• STORED DATA:
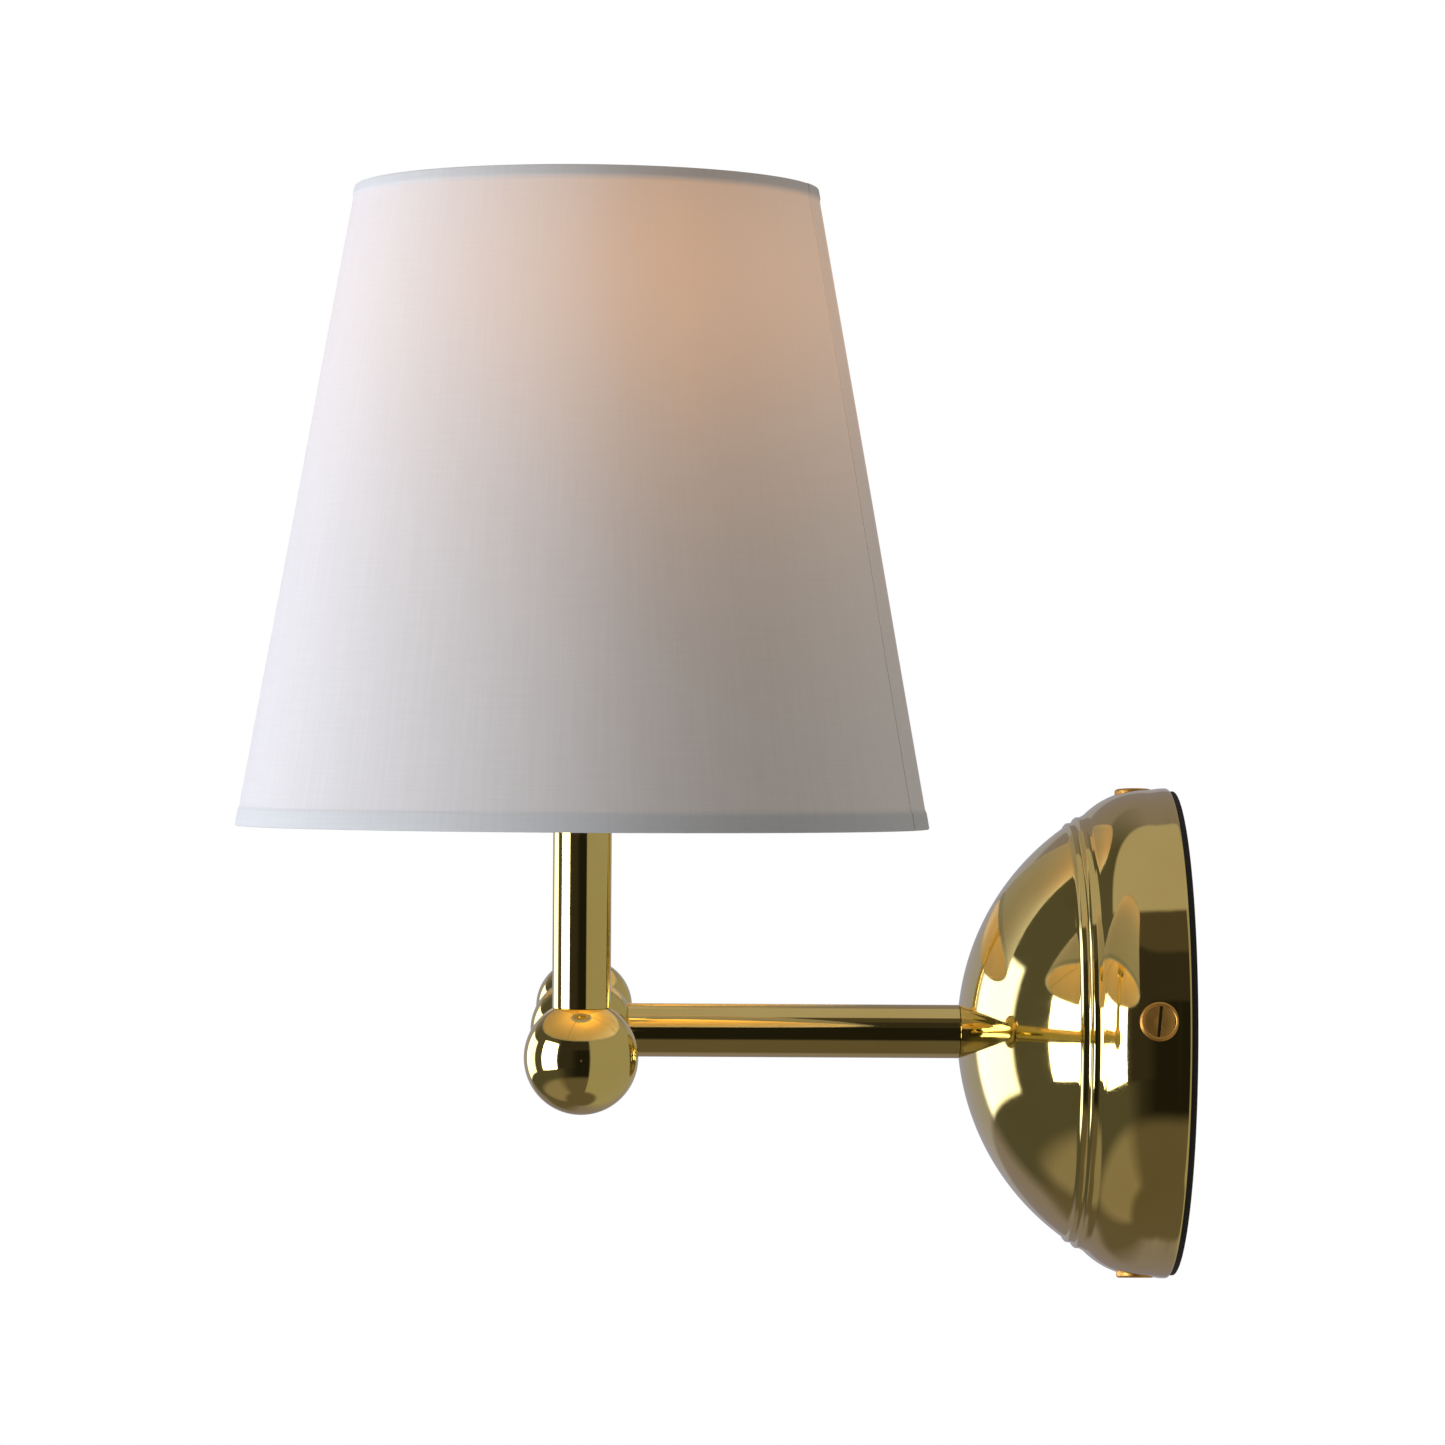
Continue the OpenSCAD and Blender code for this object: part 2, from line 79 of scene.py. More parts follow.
# Where a turned piece's own Z axis points
UP = Matrix.Identity(4)
TO_ROOM = Matrix.Rotation(math.radians(90), 4, "X")
TO_RIGHT = Matrix.Rotation(math.radians(90), 4, "Y")
TO_LEFT = Matrix.Rotation(math.radians(-90), 4, "Y")


# ------------------------------------------------------------ places, from the frame

def centre(node):
    low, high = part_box(node)
    return (low + high) / 2


def edge_radius(node, end):
    """Radius of a round node with an upright axis, at its bottom (end 0) or its top (end 1)."""
    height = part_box(node)[end].z
    middle = centre(node)
    ring = [v.co for v in frame["nodes"][node].data.vertices if abs(v.co.z - height) < 0.1 * MM]
    return max(math.hypot(p.x - middle.x, p.y - middle.y) for p in ring)


wall_low, wall_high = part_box("dome_cover")
COVER_R = wall_high.z
COVER_APEX = -wall_low.y
COVER_RIM = -wall_high.y
BALL_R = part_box("centre_ball")[1].z
REACH = -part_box("centre_ball")[0].y - BALL_R
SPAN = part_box("right_end_ball")[1].x - BALL_R
TUBE_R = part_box("right_side_tube")[1].z
SHADE_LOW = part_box("right_shade_cloth")[0].z
SHADE_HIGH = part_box("right_shade_cloth")[1].z
SHADE_BOTTOM_R = edge_radius("right_shade_cloth", 0)
SHADE_TOP_R = edge_radius("right_shade_cloth", 1)
SHADE_SLOPE = math.atan((SHADE_BOTTOM_R - SHADE_TOP_R) / (SHADE_HIGH - SHADE_LOW))
SHADE_SLANT = (SHADE_HIGH - SHADE_LOW) / math.cos(SHADE_SLOPE)
BULB_LOW, BULB_HIGH = (corner.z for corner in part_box("right_bulb_glass"))

# Hems and seam of the shade's cloth
BOTTOM_HEM = 4 * MM
TOP_HEM = 2.4 * MM
SEAM_LAP = 10 * MM


def side_axis(side):
    """A point on the upright axis of one side's lamp."""
    return Vector((SPAN if side == "right" else -SPAN, -REACH, 0))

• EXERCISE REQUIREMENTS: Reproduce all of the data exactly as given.

• SOLUTION TO THIS TASK:
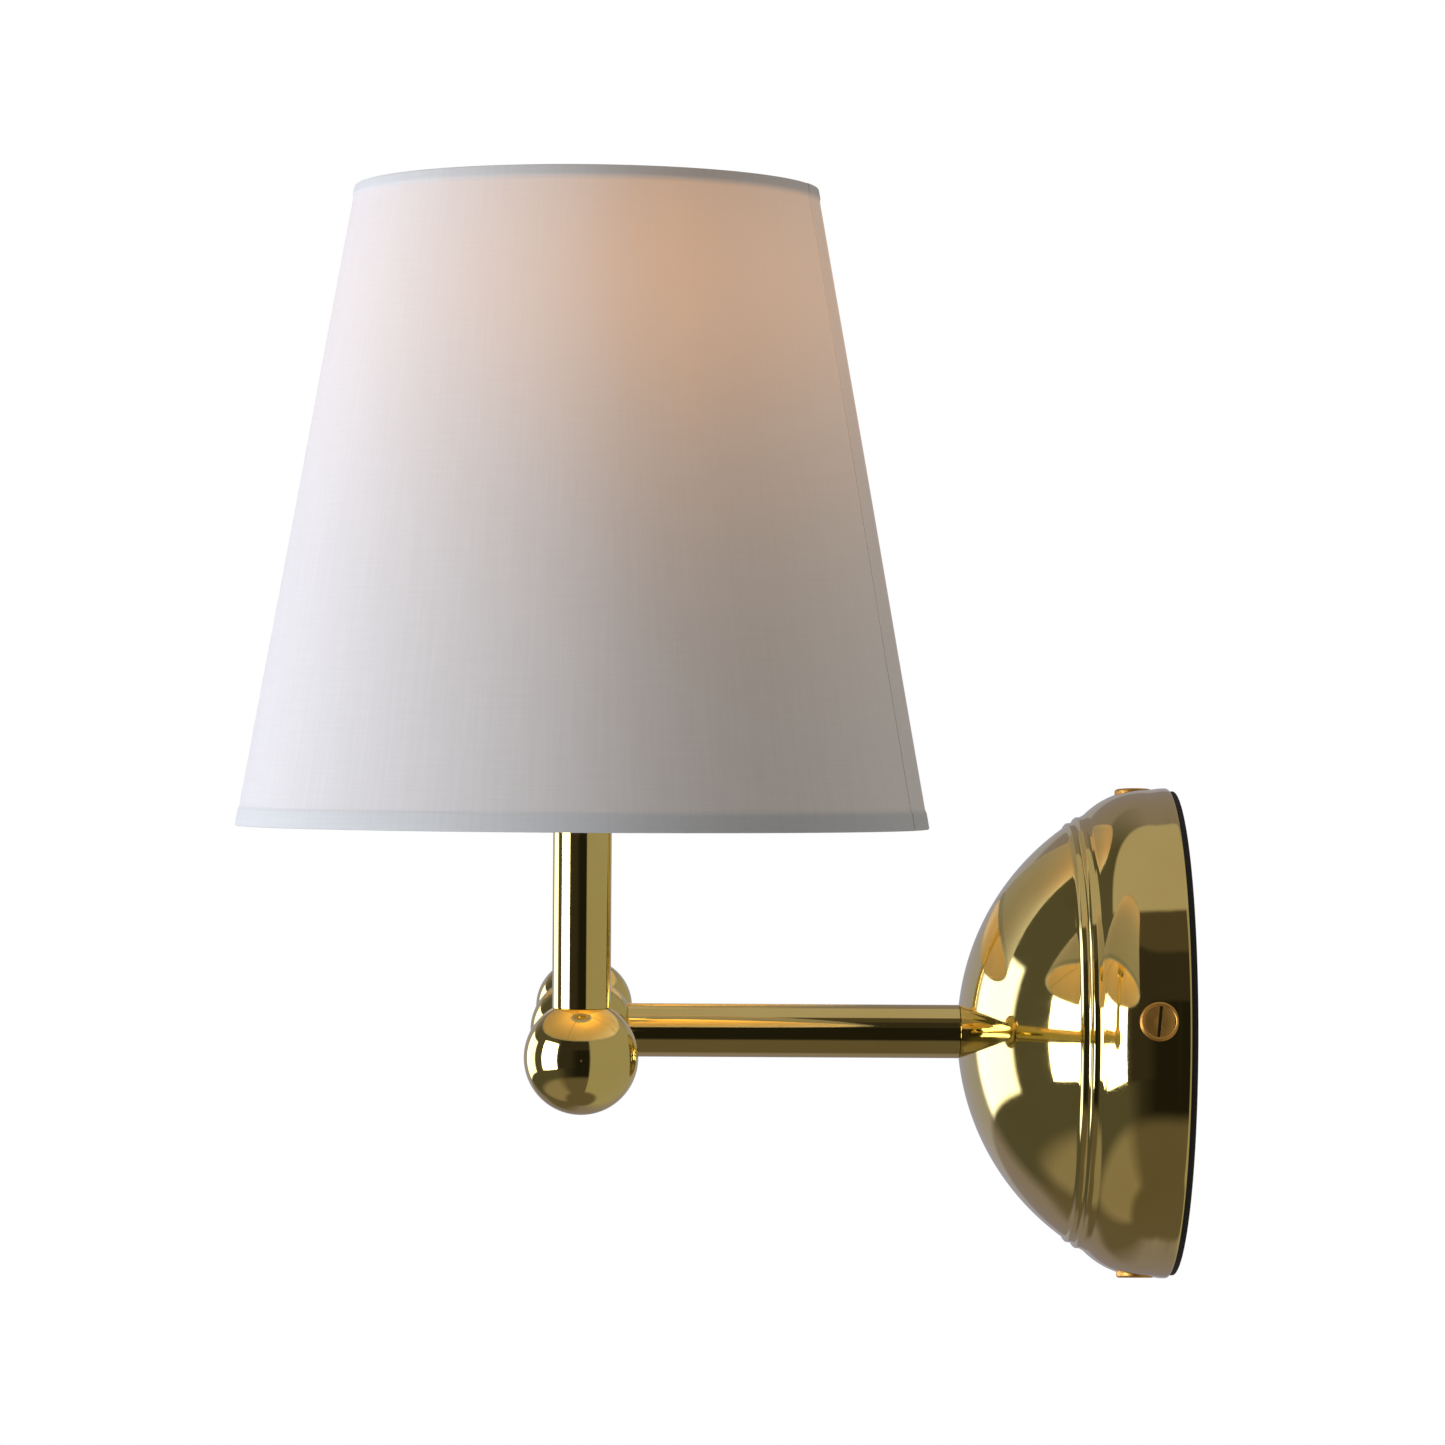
Continue the OpenSCAD and Blender code for this object: part 2, from line 79 of scene.py. More parts follow.
# Where a turned piece's own Z axis points
UP = Matrix.Identity(4)
TO_ROOM = Matrix.Rotation(math.radians(90), 4, "X")
TO_RIGHT = Matrix.Rotation(math.radians(90), 4, "Y")
TO_LEFT = Matrix.Rotation(math.radians(-90), 4, "Y")


# ------------------------------------------------------------ places, from the frame

def centre(node):
    low, high = part_box(node)
    return (low + high) / 2


def edge_radius(node, end):
    """Radius of a round node with an upright axis, at its bottom (end 0) or its top (end 1)."""
    height = part_box(node)[end].z
    middle = centre(node)
    ring = [v.co for v in frame["nodes"][node].data.vertices if abs(v.co.z - height) < 0.1 * MM]
    return max(math.hypot(p.x - middle.x, p.y - middle.y) for p in ring)


wall_low, wall_high = part_box("dome_cover")
COVER_R = wall_high.z
COVER_APEX = -wall_low.y
COVER_RIM = -wall_high.y
BALL_R = part_box("centre_ball")[1].z
REACH = -part_box("centre_ball")[0].y - BALL_R
SPAN = part_box("right_end_ball")[1].x - BALL_R
TUBE_R = part_box("right_side_tube")[1].z
SHADE_LOW = part_box("right_shade_cloth")[0].z
SHADE_HIGH = part_box("right_shade_cloth")[1].z
SHADE_BOTTOM_R = edge_radius("right_shade_cloth", 0)
SHADE_TOP_R = edge_radius("right_shade_cloth", 1)
SHADE_SLOPE = math.atan((SHADE_BOTTOM_R - SHADE_TOP_R) / (SHADE_HIGH - SHADE_LOW))
SHADE_SLANT = (SHADE_HIGH - SHADE_LOW) / math.cos(SHADE_SLOPE)
BULB_LOW, BULB_HIGH = (corner.z for corner in part_box("right_bulb_glass"))

# Hems and seam of the shade's cloth
BOTTOM_HEM = 4 * MM
TOP_HEM = 2.4 * MM
SEAM_LAP = 10 * MM


def side_axis(side):
    """A point on the upright axis of one side's lamp."""
    return Vector((SPAN if side == "right" else -SPAN, -REACH, 0))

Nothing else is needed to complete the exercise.